La Segunda
Opinión
Sociedad

Batalla cultural

Aldo Mascareño.

Batalla cultural

Ocultar las diferencias individuales y grupales tras el mito de la integración cultural y las batallas libradas en su nombre nunca es una buena receta, pues no hay nada más alejado de la negociación política que un campo de batalla.

Nunca me han parecido atractivos los resultados analíticos del concepto de cultura. Se formulan con pretensiones explicativas, incluso como fundamento de la acción, pero tras su velo se esconden elementos materiales, históricos, simbólicos, semánticos, sociológicos o psicológicos que son los que verdaderamente hay que indagar para explicar las causalidades complejas de la vida social.

Con la idea de cultura se pasan por alto las diferencias individuales y grupales. Se atribuye un poder integrador excesivo a las supuestas unidades culturales: los mapuche serían unitariamente “guardianes de la naturaleza”; los chilenos, “jaguares del neoliberalismo”; la izquierda sería empanada y vino tinto; la derecha, caviar y champagne del noreste francés.

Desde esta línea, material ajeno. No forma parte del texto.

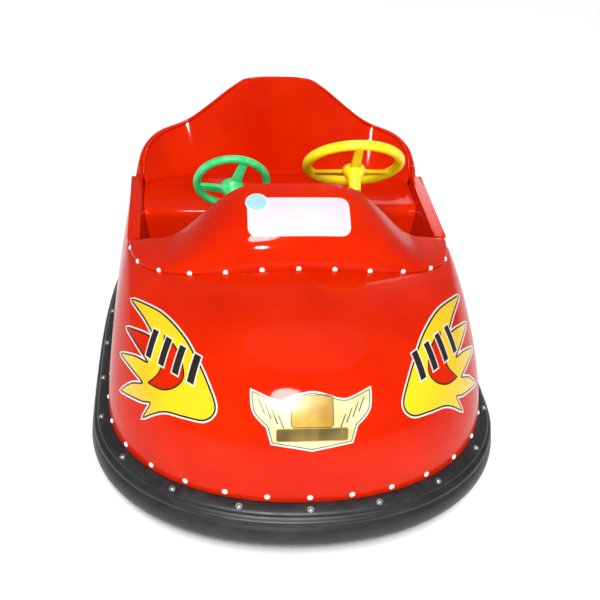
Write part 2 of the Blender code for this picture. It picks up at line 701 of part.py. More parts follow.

Solo el “espumante” ha desafiado estos contenedores culturales. La socióloga Margaret Archer hablaba del “mito de la integración cultural”, donde cada uno vive inmerso en actividades inmutables esperando su destino. Esta sería una vida sin contingencia, sin historicidad ni apertura al mundo.

Al caer presa del mito de la integración cultural, la relación social se vuelve demasiado simple. Nosotros y ellos; amigos y enemigos; prejuicios sobre prejuicios sin considerar comportamientos y circunstancias. Se descartan propuestas ajenas simplemente porque provienen “de otra cultura”, y aunque no se advierta por qué, ellas tienen que ser (!) incompatibles “con mi cultura”.

Los recientes procesos constitucionales estuvieron marcados por esta fatalidad, dejándonos sin una nueva base simbólica e institucional para dialogar y procesar reflexiva y democráticamente reformas tan urgentes como necesarias para la reconstrucción del futuro. Peor aún, el único acuerdo parece ser que estamos en medio de una “batalla cultural”, una que sólo invita a la cuarentena de las ideas, a retraerse a lo propio, distanciarse socialmente y rechazar toda discusión de política pública.

Los ejemplos abundan. En pensiones, la batalla cultural incluso tiene números, dependiendo de cómo se distribuya el 6%; en salud se mide en millones de pesos de devolución de las isapres; en la universidad se manifiesta en pinturas sobre los cuerpos, como en los guetos de la Segunda Guerra Mundial; y en las discusiones sobre eutanasia y aborto legal seguramente se expresará en la diferencia entre “los que defienden la vida” y “los que promueven la muerte”.

Ocultar las diferencias individuales y grupales tras el mito de la integración cultural y las batallas libradas en su nombre nunca es una buena receta, pues no hay nada más alejado de la negociación política que un campo de batalla. En la negociación se busca hacer común la victoria, así como sus renuncias; en la batalla cultural se aspira a que el enemigo se sienta humillado en su derrota, marginado del curso histórico. De este anticuado juego de suma cero sólo puede derivar venganza en la próxima ronda, o lo más, esa forma primitiva de justicia: la del talión.